Just as I was finished my second glass of prosecco a large group of Italians came in, obviously already drunk. There was one woman I absolutely could not stop staring at. Normally when people want to drink, they just open their lips. This woman had filled her lips up with so much collagen she had to literally MOVE them. Like, they were an obstruction to her intake of food and beverage. I estimate that they were the size of a small lemon, but you'll never believe me since I couldn't take a picture. Seriously, though, I've never seen anything like it. She also had a nose stud and a tattooed birth mark near her lip, a la Cindy Crawford. Oh, did I mention she was in her late 50s, at least?
I noticed a bizarrely large number of dogs in Venice, considering that there is absolutely no green for them to play in. There are also bells constantly going off. It seemed like some of them were completely arbitrary, like at 6:12 or 5:38. I know that the clocks are all a bit off, but no matter where I went, or at what time, there were church bells ringing. It was pretty cool.

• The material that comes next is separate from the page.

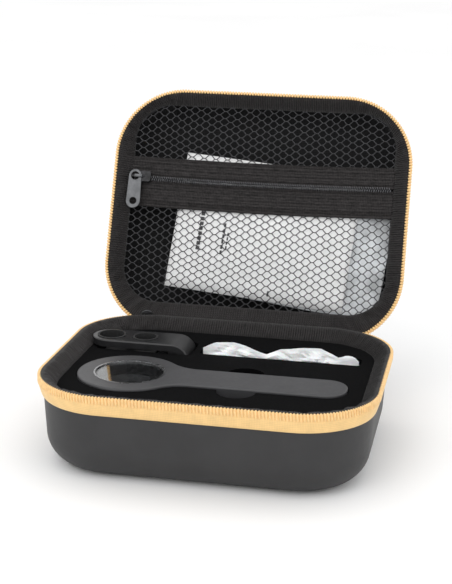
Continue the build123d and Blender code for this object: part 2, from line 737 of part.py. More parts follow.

After a long day I went back to my hostel room and talked with my roommates. Christiano is 33, from Brazil, and studying in Barcelona. Philippa is 22, from Manchuria, and studying in Holland. They were both really cool, and we shared travel stories. Christiano called me a little nerd cause I have a blog.
I woke up on Monday, Christmas day, and realized that my train was about 3 hours earlier than I had previously thought. I snapped a quick picture of the Bridge of Sighs: peeped in at San Zaccaria, and booked it to the train station. I saw at least three men wearing capes. As in, they were not wearing winter coats. Their chosen form of insulation was a cape. With the flowing. Only in Venice.
I took the train to Milan, where I had an hour wait. The Milan train station was really pretty.
The train ride from Milan to Chambery was beautiful. Italy looked like a Bob Ross painting. Happy little trees and pink puffs of cloud. After about eleven hours of traveling, I arrived in the French Alps. But that story will have to wait for another day.